Circadian generally recommends limiting eight-hour shifts to a maximum of seven in a row, and 12-hour shifts to four or five in a row.

A study by the company reported in Business Week in April 2005 concludes that obesity, diabetes and heart disorders are higher for night workers, that they have a 20 percent greater chance of being involved in a severe accident and make five times more serious mistakes than their daytime counterparts.

Andy Brazier

Monday, June 08, 2009

Medication Safety Tools and Resources

A number of documents at The Institute of Safe Medication Practices website.

Include
* Error-Prone Abbreviations List
* FMEA Process (with Sample FMEA)
* IOM Report on Medication Errors
* ISMP Assess-ERR - A medication system worksheet to assist with error report investigation.
* ISMP Confused Drug name List

Prevention of Medical Errors - Leveraging the power of science and compliance to prevent catastrophe

Article on Advance web for LPNs website by Barbara L. Olson

A lot of useful information in this article about human factors in general, and particularly medical error. I have to say that for a publication that claims to be for practical nurses, this article is so full of unnecessary human factors and psychological jargon that the key messages may well be lost, which is a real shame.
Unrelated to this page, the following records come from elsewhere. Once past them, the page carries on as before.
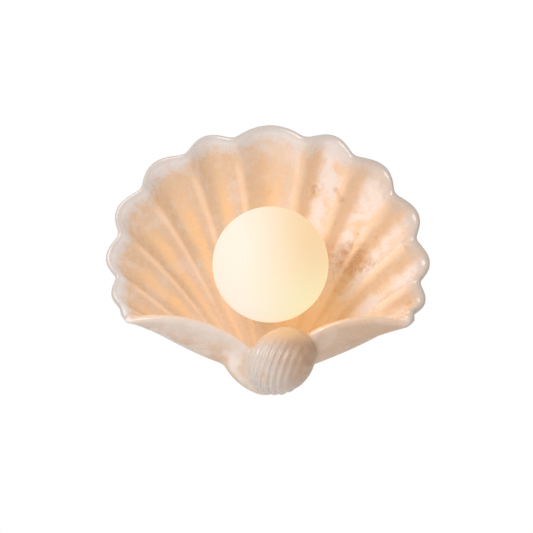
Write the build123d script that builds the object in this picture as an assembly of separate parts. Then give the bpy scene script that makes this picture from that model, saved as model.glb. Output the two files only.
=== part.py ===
from build123d import *
import math
import os

os.makedirs("parts", exist_ok=True)

# Shell wall sconce: a fluted alabaster shell on a round steel pan, with an opal globe in front.
# Millimetres. The wall is the plane y = 0, the lamp stands off it towards -y, z is up.
# The origin is on the wall, on the axis of the globe. Distances "off the wall" are -y.

# --- Stone shell: rim in the front view ---
RIM_HALF_WIDTH = 134.0
RIM_HALF_HEIGHT = 120.5
RIM_SHIFT = -3.0
RIM_LIFT = 0.5
RIM_TOP_REACH = 64.0
RIM_SIDE_REACH = 36.0
# How far the carved rim strays from an ellipse: cosine and sine shares of two, three and four waves.
RIM_WANDER = [(-0.006, 0.004), (-0.007, -0.005), (-0.004, 0.009)]
FAN_SPREAD = 151.6
FAN_CROWDING = 37.2
FAN_LEAN = 0.9
MIDDLE_FLUTE_EXTRA = 4.3
MIDDLE_FLUTE_REACH = 1.4

# --- Stone shell: flutes and wall ---
FLUTES = 13
FLUTE_DEPTH = 9.0
LIP_FLUTE_SHARE = 0.3
RIM_SCALLOP = 0.05
RIDGE_ROUNDING = 0.2
STONE_WALL = 8.0
EDGE_LAND = 65.0
RIM_ROUNDING = 0.03
LIP_ROUNDING = 0.025

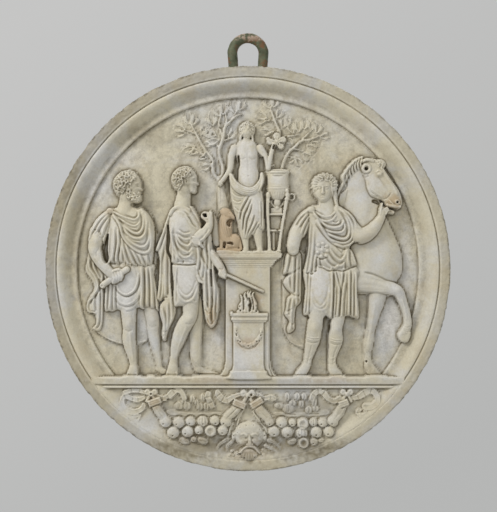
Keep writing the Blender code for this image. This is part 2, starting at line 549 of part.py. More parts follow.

Why can't people write clearly?

One of the messages seems to be that healthcare does not act in the same way as 'high reliability organisations.' In particular health care professionals are "more likely to accept broadly stated goals as the functional unit performance, rather than process-orientated steps that contribute to a larger outcome." I think this means that there is more responsibility put on individuals to act safely and less emphasis on improving systems to reduce the risk of error.

The article suggests a risk-reduction hierarchy that I think is good:
* Forcing functions and constraints
* Automation and computerisation
* Standardisation and protocols
* Checklists and double-check systems
* Rules and policies
* Education and information
* Suggestions to be more careful.

Andy Brazier

‘Human error’ blamed for 134 incorrect promotion notifications

Article in the Stars and Stripes by Jeff Schogol on 8 June 2009

134 petty officers second class were incorrectly notified that they had been promoted to E-6 before the Memorial Day weekend.

The process seems to involve calculating scores and those with the highest earn the promotion. In this case the quota for the number being promoted was exceeded due to human error. Those involved will have to be demoted. According to the article "The Navy has since added an extra check to make sure the human error in question does not happen again."